Chapter Fifteen: Epilogue: Renewing Reverence

p. 246. Mary Oliver, “The Summer Day.” From House of Light by Mary Oliver, Published by Beacon Press Boston. Copyright 1990, Mary Oliver. Reprinted by permission of The Charlotte Sheedy Literary Agency Inc.

p. 248. Barry Lopez: Arctic Dreams, Preface, p. xx, xxix.

p. 249. Mindfulness: I am grateful to Ursula Goodenough and Reuben McDaniel for conversations on the subject. Goodenough (1998) shows the wonders of nature at the microscopic level. Goodenough and Woodruff (2001) explores mindfulness in relation to reverence. Langer’s account (1989) is basic reading; and Weick and Putnam bring out the differences between western and eastern approaches to mindfulness (2006).

p. 251. “We fall so easily into idolatry of ourselves and the things we do”: See Hedges on the first two commandments (2005, pp. 9–52).

p. 254. “People follow you willingly.” I argued in chapter eleven that having willing followers is neither necessary nor sufficient for good leadership. A leader may need to find a way to move unwilling followers. At the same time, followers may be willing to follow for reasons that have nothing to do with qualities of leadership.

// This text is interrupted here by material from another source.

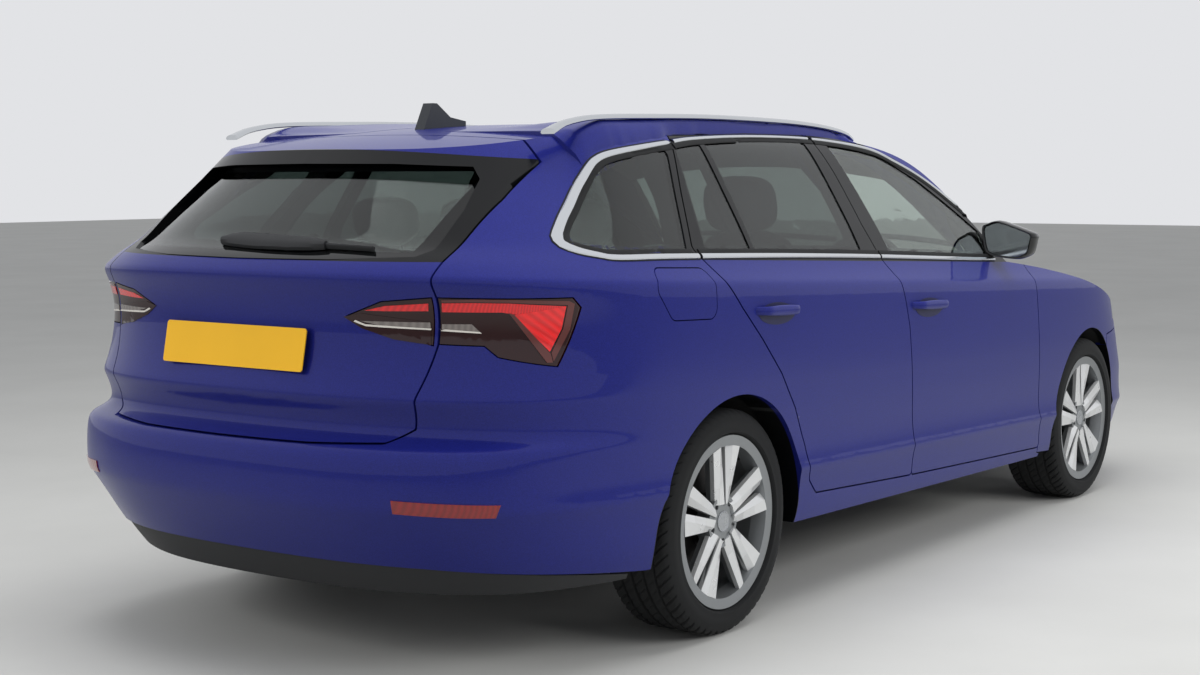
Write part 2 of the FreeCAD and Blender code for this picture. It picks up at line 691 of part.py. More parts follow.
# Corners across and out from the wheel centre. The section is the same to
# both sides, so one sketch serves the left and the right wheels.
TYRE_SECTION_HALF = [
    ("tyre_width / 2 - 28", "tyre_radius"),
    ("tyre_width / 2 - 12", "tyre_radius - 9"),
    ("tyre_width / 2", "tyre_radius - 40"),
    ("tyre_width / 2 - 2", "rim_radius + 14"),
    ("rim_width / 2 - 8 - running_clearance", "rim_radius + 5"),
    ("rim_width / 2 - 8 - running_clearance", "bead_radius + running_clearance"),
]
TYRE_SECTION = TYRE_SECTION_HALF + [
    ("-(%s)" % across, out) for across, out in reversed(TYRE_SECTION_HALF)]


for end, axle_x, track in (("front", FRONT_AXLE, size("track_front")),
                           ("rear", REAR_AXLE, size("track_rear"))):
    wheel = Part.makeCompound(wheel_pieces(track / 2))
    wheel.translate(Vector(axle_x, 0, TYRE_RADIUS))
    for side_name, sign in SIDES.items():
        centre = Vector(axle_x, sign * track / 2, TYRE_RADIUS)
        turned_body("tyre_%s_%s" % (end, side_name), TYRE_SECTION, centre)
        keep("rim_%s_%s" % (end, side_name), wheel if sign > 0 else mirrored(wheel))

# Knuckles
KINGPIN_Y = 705
SPINDLE = size("centre_bore") - FIT
HUB_FACE = size("track_front") / 2 + size("mounting_offset")


def knuckle():
    post = Part.makeCylinder(22, 250, Vector(FRONT_AXLE, KINGPIN_Y, 195))
    carrier = Part.makeCylinder(44, 70, Vector(FRONT_AXLE, KINGPIN_Y - 30, TYRE_RADIUS),
                                Vector(0, 1, 0))
    spindle = Part.makeCylinder(SPINDLE, HUB_FACE + 14 - KINGPIN_Y,
                                Vector(FRONT_AXLE, KINGPIN_Y, TYRE_RADIUS), Vector(0, 1, 0))
    arm = box(FRONT_AXLE - 125, FRONT_AXLE, KINGPIN_Y - 12, KINGPIN_Y + 12, 225, 250)
    return post.fuse(carrier).fuse(spindle).fuse(arm)


keep("knuckle_left", knuckle())
keep("knuckle_right", mirrored(knuckle()))

# Floor: main floor, tunnel, raised boot floor, spare wheel well, wheelhouses
FLOOR = 262
SHEET = 15
BOOT_FLOOR = 345
KICK_UP = -600
# The right half is made and mirrored.
floor = box(KICK_UP, 1050, -800, 0, FLOOR, FLOOR + SHEET)
floor = floor.fuse(box(-2180, KICK_UP, -800, 0, BOOT_FLOOR, BOOT_FLOOR + SHEET))
floor = floor.fuse(box(KICK_UP - SHEET, KICK_UP, -800, 0, FLOOR, BOOT_FLOOR + SHEET))
floor = floor.fuse(box(KICK_UP - SHEET, 1050, -130, 0, FLOOR, 400))
floor = floor.cut(box(KICK_UP - 2 * SHEET, 1100, -115, 115, FLOOR - 10, 385))
WELL_CENTRE = (-1760, 0)
WELL_RADIUS = 330
WELL_FLOOR = 225
well = Part.makeCylinder(WELL_RADIUS, BOOT_FLOOR - WELL_FLOOR, Vector(*WELL_CENTRE, WELL_FLOOR))
floor = floor.fuse(well.common(box(-2200, -1300, -400, 0, 0, 400)))
floor = floor.cut(Part.makeCylinder(WELL_RADIUS - SHEET, 400,
                                    Vector(*WELL_CENTRE, WELL_FLOOR + SHEET)))
floor = floor.fuse(box(-2195, -2180, -590, 0, BOOT_FLOOR, 600))
LINER = ARCH + 8
LINER_WALL = 10


def liner(axle_x, inner_y, low):
    """Half a drum over a wheel, and the room inside it."""
    outside = Part.makeCylinder(LINER + LINER_WALL, 900 + inner_y,
                                Vector(axle_x, inner_y, TYRE_RADIUS), Vector(0, -1, 0))
    inside = Part.makeCylinder(LINER, 900 + inner_y,
                               Vector(axle_x, inner_y - LINER_WALL, TYRE_RADIUS),
                               Vector(0, -1, 0))
    return outside.common(box(axle_x - 500, axle_x + 500, -1000, 0, low, 900)), inside


UNDER_SKIN_FIT = even_hull(SKIN + FIT)
outside, inside = liner(REAR_AXLE, -600, BOOT_FLOOR)
floor = floor.fuse(outside).cut(inside)
floor = floor.common(UNDER_SKIN_FIT).cut(body_right).cut(rear_bumper)
floor = largest(floor)
floor = floor.fuse(mirrored(floor)).removeSplitter()
floor = keep("floor_pan", largest(floor))

# Bulkhead, inner wings and front rails
front_frame = box(1050, 1065, -800, 0, FLOOR, 940)
front_frame = front_frame.fuse(box(1060, 2110, -480, -470, 300, 800))
outside, inside = liner(FRONT_AXLE, -470, 300)
front_frame = front_frame.fuse(outside).cut(inside)
front_frame = front_frame.fuse(box(2095, 2110, -480, 0, 300, 640))
front_frame = front_frame.common(UNDER_SKIN_FIT).cut(body_right)
front_frame = front_frame.cut(floor).cut(pieces["front_bumper"].Shape)
front_frame = front_frame.cut(pieces["headlamps"].Shape)
front_frame = front_frame.fuse(mirrored(front_frame)).removeSplitter()
front_frame = front_frame.cut(Part.makeCylinder(30, 40, Vector(1040, 60, 305), Vector(1, 0, 0)))
keep("front_frame", largest(front_frame))

# Engine, axles, tank and exhaust
CRADLE_TOP = 225
bound_box("engine_block", Vector(1250, -330, CRADLE_TOP + FIT),
          "engine_length", "engine_width", "engine_height")
cradle = box(1180, 1290, -480, 480, 175, CRADLE_TOP)
for sign in (-1, 1):
    foot = box(1180, 1290, 440, 480, CRADLE_TOP, 300)
    cradle = cradle.fuse(foot if sign > 0 else mirrored(foot))
for sign in (-1, 1):
    ends = [Vector(1235, 300 * sign, 200), Vector(FRONT_AXLE, 640 * sign, 183)]
    cradle = cradle.fuse(rod(ends[0], ends[1], 18))
    ring = Part.makeCylinder(24, 24, Vector(FRONT_AXLE, KINGPIN_Y * sign, 195 - 24 - FIT))
    cradle = cradle.fuse(rod(ends[1], Vector(FRONT_AXLE, KINGPIN_Y * sign, 182), 11)).fuse(ring)
keep("front_axle", cradle)
beam = rod(Vector(REAR_AXLE + 150, -560, 250), Vector(REAR_AXLE + 150, 560, 250), 28)
for sign in (-1, 1):
    arm = rod(Vector(REAR_AXLE + 330, 560 * sign, BOOT_FLOOR - 60), Vector(REAR_AXLE + 150, 560 * sign, 250), 25)
    arm = arm.fuse(rod(Vector(REAR_AXLE + 150, 560 * sign, 250), Vector(REAR_AXLE, 590 * sign, TYRE_RADIUS), 22))
    bush = Part.makeCylinder(32, 60, Vector(REAR_AXLE + 330, 530 * sign, BOOT_FLOOR - 60), Vector(0, sign, 0))
    arm = arm.fuse(bush).fuse(box(REAR_AXLE + 300, REAR_AXLE + 360, min(530 * sign, 590 * sign),
                                  max(530 * sign, 590 * sign), BOOT_FLOOR - 60, BOOT_FLOOR))
    carrier = Part.makeCylinder(44, 110, Vector(REAR_AXLE, 615 * sign, TYRE_RADIUS), Vector(0, sign, 0))
    inner_stub = Part.makeCylinder(24, 60, Vector(REAR_AXLE, 570 * sign, TYRE_RADIUS), Vector(0, sign, 0))
    stub_length = size("track_rear") / 2 + size("mounting_offset") + 14 - 620
    stub = Part.makeCylinder(SPINDLE, stub_length, Vector(REAR_AXLE, 620 * sign, TYRE_RADIUS), Vector(0, sign, 0))
    stub = stub.fuse(inner_stub)
    beam = beam.fuse(arm).fuse(carrier).fuse(stub)
keep("rear_axle", beam)
bound_box("fuel_tank", Vector(-1000, -500, 190), "tank_length", "tank_width", "tank_height")
silencer = box(-2030, -1640, 345, 560, 215, BOOT_FLOOR - FIT)
silencer = silencer.makeFillet(35, [e for e in silencer.Edges if e.BoundBox.XLength > 300])
pipe_route = [Vector(-1700, 470, 305), Vector(-1500, 470, 305), Vector(-1280, 300, 305),
              Vector(-1000, 60, 305), Vector(1150, 60, 305), Vector(1200, 60, 320),
              Vector(1250 - FIT, 60, 320)]
exhaust = silencer
for start, end in zip(pipe_route, pipe_route[1:]):
    exhaust = exhaust.fuse(rod(start, end, 22))
for bend in pipe_route[1:-1]:
    exhaust = exhaust.fuse(Part.makeSphere(22, bend))
keep("exhaust", exhaust)

# Cabin
def seat(centre_y, half, front, back, base):
    cushion = box(back, front, centre_y - half, centre_y + half, base, 530)
    lean = flat_face([(back, 480), (back + 110, 530), (back - 90, 1120), (back - 190, 1100)], "side")
    rest = lean.extrude(Vector(0, 2 * half, 0))
    rest.translate(Vector(0, centre_y - half, 0))
    return cushion.fuse(rest)


front_seat = seat(-370, 250, 330, -180, 400)
pedestal = box(-120, 250, -560, -180, FLOOR + SHEET + FIT, 400)
keep("front_seats", both(front_seat.fuse(pedestal)))
keep("rear_seat", seat(0, 580, -620, -1130, BOOT_FLOOR + SHEET + FIT))
dash = box(650, 1040, -690, 690, 640, 910)
dash = dash.makeFillet(50, [e for e in dash.Edges if abs(e.BoundBox.YLength) > 1000 and e.BoundBox.XMin < 700])
column_way = Vector(math.sin(math.radians(65)), 0, -math.cos(math.radians(65)))
WHEEL_CENTRE = Vector(480, -370, 890)
column = rod(WHEEL_CENTRE + column_way * (130 + FIT), WHEEL_CENTRE + column_way * 240, 24)
keep("dashboard", dash.fuse(column))
wheel_ring = Part.makeTorus(182, 15)
wheel_ring = wheel_ring.fuse(Part.makeCylinder(45, 30, Vector(0, 0, -25)))
wheel_ring = wheel_ring.fuse(box(-180, 180, -12, 12, -20, 0)).fuse(box(-12, 12, -180, 0, -20, 0))
wheel_ring = wheel_ring.fuse(Part.makeCylinder(20, 110, Vector(0, 0, -130)))
wheel_ring.rotate(Vector(0, 0, 0), Vector(0, 1, 0), -65)
wheel_ring.translate(WHEEL_CENTRE)
keep("steering_wheel", wheel_ring)

# Roof rails and aerial
rail_path = [(-1669, 1418), (-1500, 1452), (-944, 1466), (-200, 1460), (-4, 1440)]
rail = side_prism(rail_path + [(-30, 1425), (-200, 1447), (-944, 1453), (-1500, 1439), (-1600, 1412)],
                  reach=(-612, -584))
rail = rail.fuse(side_prism([(-1669, 1418), (-1500, 1440), (-1500, 1400), (-1660, 1395)], reach=(-612, -584)))
rail = rail.fuse(side_prism([(-4, 1440), (-150, 1455), (-150, 1400), (-10, 1400)], reach=(-612, -584)))
rail = rail.cut(OUTER)
keep("roof_rails", both(largest(rail)))
fin = side_prism([(-1530, 1400), (-1480, 1499), (-1460, 1499), (-1400, 1460), (-1330, 1450), (-1330, 1400)], reach=(-18, 18))
fin = fin.cut(OUTER)
keep("roof_antenna", largest(fin))

doc.recompute()
os.makedirs("parts", exist_ok=True)
for name, feature in pieces.items():
    if "Invalid" in feature.State or "Error" in feature.State or feature.Shape.isNull():
        raise RuntimeError(name + " failed")
    if not feature.Shape.isValid():
        raise RuntimeError(name + " is not a valid shape")
    feature.Shape.exportStep("parts/" + name + ".step")
print(len(pieces), "pieces")
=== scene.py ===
# %% [markdown]
# This lesson dresses an estate car. Its solids come from a CAD model, one for
# each panel, pane, lamp and wheel, and they already stand on their bodies, so
# that a door or a wheel can move. Here they get their finishes, and the fine
# pieces that the CAD model leaves out are made round them.

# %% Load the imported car
import json
import math

import bmesh
import bpy
from mathutils import Matrix, Vector
from mathutils.bvhtree import BVHTree
from mathutils.geometry import delaunay_2d_cdt


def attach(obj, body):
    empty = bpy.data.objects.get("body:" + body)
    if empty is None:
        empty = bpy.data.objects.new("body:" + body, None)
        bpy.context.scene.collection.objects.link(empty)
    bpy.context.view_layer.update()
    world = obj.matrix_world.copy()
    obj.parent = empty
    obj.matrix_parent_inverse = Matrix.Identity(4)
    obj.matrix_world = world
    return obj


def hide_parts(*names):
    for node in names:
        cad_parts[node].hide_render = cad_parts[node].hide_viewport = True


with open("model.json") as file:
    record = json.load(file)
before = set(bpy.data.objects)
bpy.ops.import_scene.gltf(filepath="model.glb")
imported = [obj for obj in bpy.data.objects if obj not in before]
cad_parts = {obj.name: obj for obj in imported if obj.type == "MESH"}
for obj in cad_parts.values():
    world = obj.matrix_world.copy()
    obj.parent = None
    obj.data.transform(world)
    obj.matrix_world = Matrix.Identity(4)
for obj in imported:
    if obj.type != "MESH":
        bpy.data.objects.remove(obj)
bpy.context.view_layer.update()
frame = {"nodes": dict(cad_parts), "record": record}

nodes = frame["nodes"]
print("parts from the CAD model:", len(nodes))

# %% [markdown]
# The camera stands behind the car and to its right, a little above the door
# handles, as a dealer's photographer does. It was solved from points that both
# the drawing and the picture have, so it is written as numbers: a place in
# metres, the way it looks, and a lens a little longer than a normal one.

# %% Camera
YAW, PITCH, ROLL = math.radians(35.759), math.radians(-5.094), math.radians(-0.143)
EYE = (-5.524, -3.528, 1.289)
SENSOR_WIDTH, LENS = 36, 54.62
forward = Vector((math.cos(YAW) * math.cos(PITCH), math.sin(YAW) * math.cos(PITCH),
                  math.sin(PITCH)))
right = Vector((math.sin(YAW), -math.cos(YAW), 0))
up = right.cross(forward)
right, up = (right * math.cos(ROLL) + up * math.sin(ROLL),
             up * math.cos(ROLL) - right * math.sin(ROLL))
camera = bpy.data.objects.new("camera", bpy.data.cameras.new("camera"))
bpy.context.scene.collection.objects.link(camera)
camera.data.sensor_width = SENSOR_WIDTH
camera.data.lens = LENS
rotation = Matrix((right, up, -forward)).transposed()
camera.matrix_world = Matrix.Translation(EYE) @ rotation.to_4x4()
bpy.context.scene.camera = camera
print("camera looks along", [round(v, 3) for v in forward])

# %% [markdown]
# Colours are picked as sRGB hex values, the way a paint card gives them, but
# Blender mixes light in linear values. One function does the change. Another
# adds a shader node with its settings and its links, so that every material
# below reads as a short list of what the real finish is made of.

# %% Colour and node helpers
def linear(hex_colour):
    """An sRGB hex colour as linear red, green, blue and alpha."""
    channels = [int(hex_colour[i:i + 2], 16) / 255 for i in (1, 3, 5)]
    return tuple(c / 12.92 if c < 0.04045 else ((c + 0.055) / 1.055) ** 2.4
                 for c in channels) + (1.0,)


def add(tree, kind, settings=None, links=None):
    """Adds one node: settings are its inputs or its own options, links are its inputs' sources."""
    node = tree.nodes.new(kind)
    for name, value in (settings or {}).items():
        if isinstance(name, int) or name in node.inputs:
            node.inputs[name].default_value = value
        else:
            setattr(node, name, value)
    for name, source in (links or {}).items():
        tree.links.new(source, node.inputs[name])
    return node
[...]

p. 255. “A friend commands a company.” Story told me by William Gibson, used here by his permission. He reminds me (as I knew myself) that many high-ranking officers held their troops to high moral standards. But some did not. Gibson has taught ethics and used the story in ethics classes; like me, he receives mostly lethal solutions from his bloodthirsty students.

p. 257. “Hymns to reverence in the plays”: see p. 126, pp. 201–04.